How the "Smart Robot" Works
The authors built a system that combines physics (the rules of how electrons bounce) with artificial intelligence (a smart search strategy). Here is how it works, step-by-step:
1. The "Trust Region" (The Search Radius)
Imagine you are looking for a lost key in a giant, dark field.
- Old Way: You might pick a spot, look around a tiny circle, and if you don't find it, you guess a new spot far away and start over.
- The New Way (Trust Region): The robot starts with a large search area. As it finds clues that get it closer to the key, it shrinks its search circle to focus intensely on that specific spot. If it hits a dead end (a "local trap"), it suddenly expands its search radius again to look in a completely different part of the field.
- In the Paper: The computer automatically adjusts how "wide" it looks for the solution. If the solution is getting better, it zooms in. If it gets stuck, it zooms out to find a better path.
2. The "Physics-Informed" Brain
Usually, AI needs to be fed millions of photos to learn what a cat looks like. But here, the robot already knows the laws of physics.
- Instead of guessing randomly, the robot uses a built-in "physics simulator" (like a video game engine that knows exactly how electrons behave).
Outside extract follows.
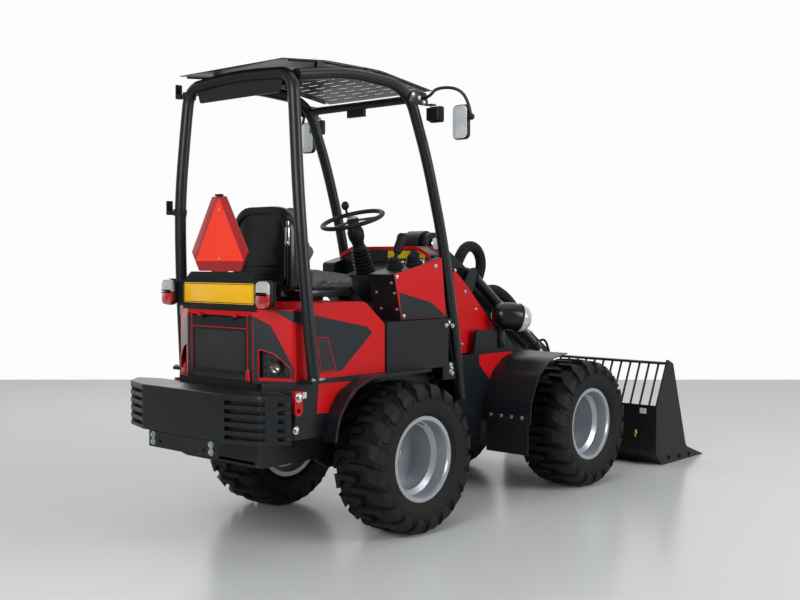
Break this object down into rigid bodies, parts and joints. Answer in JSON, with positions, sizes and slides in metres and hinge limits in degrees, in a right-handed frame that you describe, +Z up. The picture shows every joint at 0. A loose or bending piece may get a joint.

- Every time the robot suggests a new atomic arrangement, the simulator instantly checks: "If the atoms were here, would the electron shadow look like the real experiment?"
- This means the robot doesn't need millions of training examples; it just needs to follow the rules of physics to find the answer.
3. The "Auto-Pilot" for Experiments
The system doesn't just find the structure; it also fixes the experimental mistakes.
- Sometimes the electron beam isn't perfectly aligned, or the sample is slightly tilted.
- The robot treats these errors as just another "knob" to turn. It automatically adjusts the angle of the beam and the vibration of the atoms until the shadow matches perfectly.
The Two Test Cases
The researchers tested their "Smart Robot" on two very different puzzles:
The Simple Puzzle (Silver Surface): A flat, simple surface with few atoms.
- Result: The robot solved it quickly, finding the exact atomic positions and how much the atoms were vibrating (due to heat) without any human help. It found a solution that was just as good as the best human experts, but in a fraction of the time.
The Hard Puzzle (Iron Oxide Surface): A complex surface with 53 different "knobs" to turn (atoms moving in different directions, heat vibrations, beam angles).
- Result: This is like trying to solve a Rubik's cube while blindfolded. The robot got stuck in a "local trap" (a solution that looked good but wasn't the best). However, its "Trust Region" strategy kicked in, expanded the search, and successfully jumped out of the trap to find the true best solution. It even corrected the angle of the electron beam automatically.
Why This Matters
- No More Guessing: You don't need a PhD in physics to tune the knobs anymore. The system does it all automatically.
- Reproducible: Because the robot follows a strict logic, two different people running the same experiment will get the exact same result.
- Faster: It cuts down the time needed to analyze complex materials from days to hours.
- Future-Proof: This method isn't just for electrons. It can be used for any scientific technique where you have to work backward from data to find a physical structure (like X-rays or microscopes).
The Bottom Line
This paper is about teaching computers to be better scientists than humans at a specific, difficult task. By combining the unchangeable laws of physics with a smart, adaptive search algorithm, they created a system that can automatically "reconstruct" the atomic world from experimental data. It's the difference between manually tuning a radio for hours and having a smart assistant that instantly finds the perfect station.